«Saggio popolare» § (196)

Un’osservazione che può farsi a molti riferimenti del Saggio è il misconoscimento delle possibilità dell’errore da parte di singoli autori citati. Ciò è legato a un criterio metodico più generale: che non è molto «scientifico» o più semplicemente «molto serio», scegliere i propri avversari tra i più stupidi e mediocri, o ancora, scegliere tra le opinioni dei propri avversari le meno essenziali e più occasionali e presumere d’aver distrutto «tutto» l’avversario perché si è distrutta una sua opinione secondaria e occasionale, o d’aver distrutti un’ideologia o una dottrina perché si è dimostrata l’insufficienza teorica dei suoi campioni di terzo o quarto ordine.
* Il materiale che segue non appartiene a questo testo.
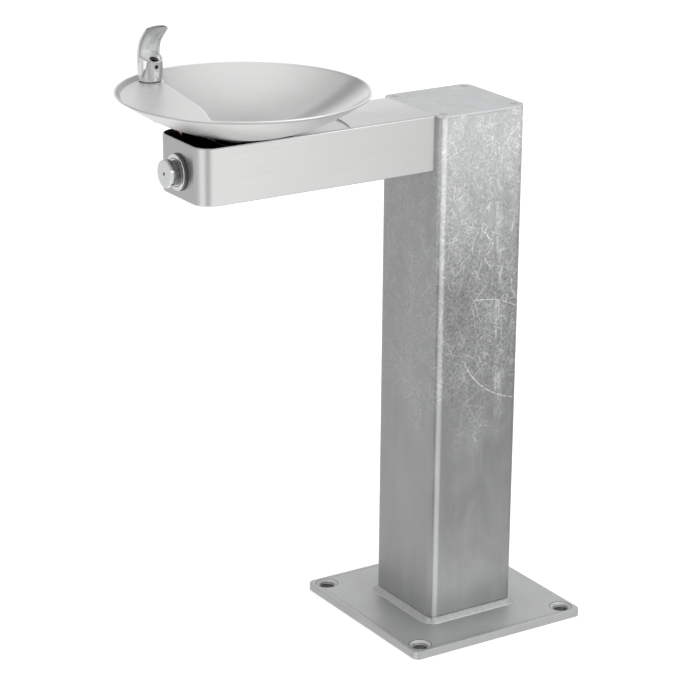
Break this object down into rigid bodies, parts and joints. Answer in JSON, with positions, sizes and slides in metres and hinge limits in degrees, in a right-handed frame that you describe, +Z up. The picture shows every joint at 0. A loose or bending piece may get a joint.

Ancora, occorre essere giusti coi propri avversari, nel senso che bisogna sforzarsi di comprendere ciò che essi realmente hanno voluto dire e non fermarsi ai significati superficiali e immediati delle loro espressioni. Ciò si dica, se il fine propostosi è quello di elevare il tono e il livello intellettuale dei propri seguaci, e non quello immediato di fare il deserto intorno a sé, con ogni mezzo e maniera. Occorre porsi da questo punto di vista: che il proprio seguace debba discutere e sostenere il proprio punto di vista nei confronti di avversari capaci e intelligenti, e non solo di persone incolte e impreparate, che si convincono «autoritativamente» o per via «emozionale». La possibilità dell’errore deve essere affermata e giustificata, senza con ciò venir meno alla propria concezione, poiché ciò che importa non è già l’opinione di Tizio, Caio, Sempronio, ma quell’insieme di opinioni che sono diventate collettive, sono diventate un elemento e una forza sociale: queste occorre confutare, nei loro esponenti teorici più rappresentativi e degni per altezza di pensiero e anche per «disinteresse» immediato, e non già pensando di aver con ciò «distrutto» l’elemento e la forza sociale corrispondente (ciò che sarebbe puro razionalismo illuministico), ma solo di aver contribuito:

  1. a mantenere nella propria parte lo spirito di scissione e di distinzione;
  2. a creare il terreno perché la propria parte assorba e vivifichi una propria dottrina originale, corrispondente alle proprie condizioni di vita.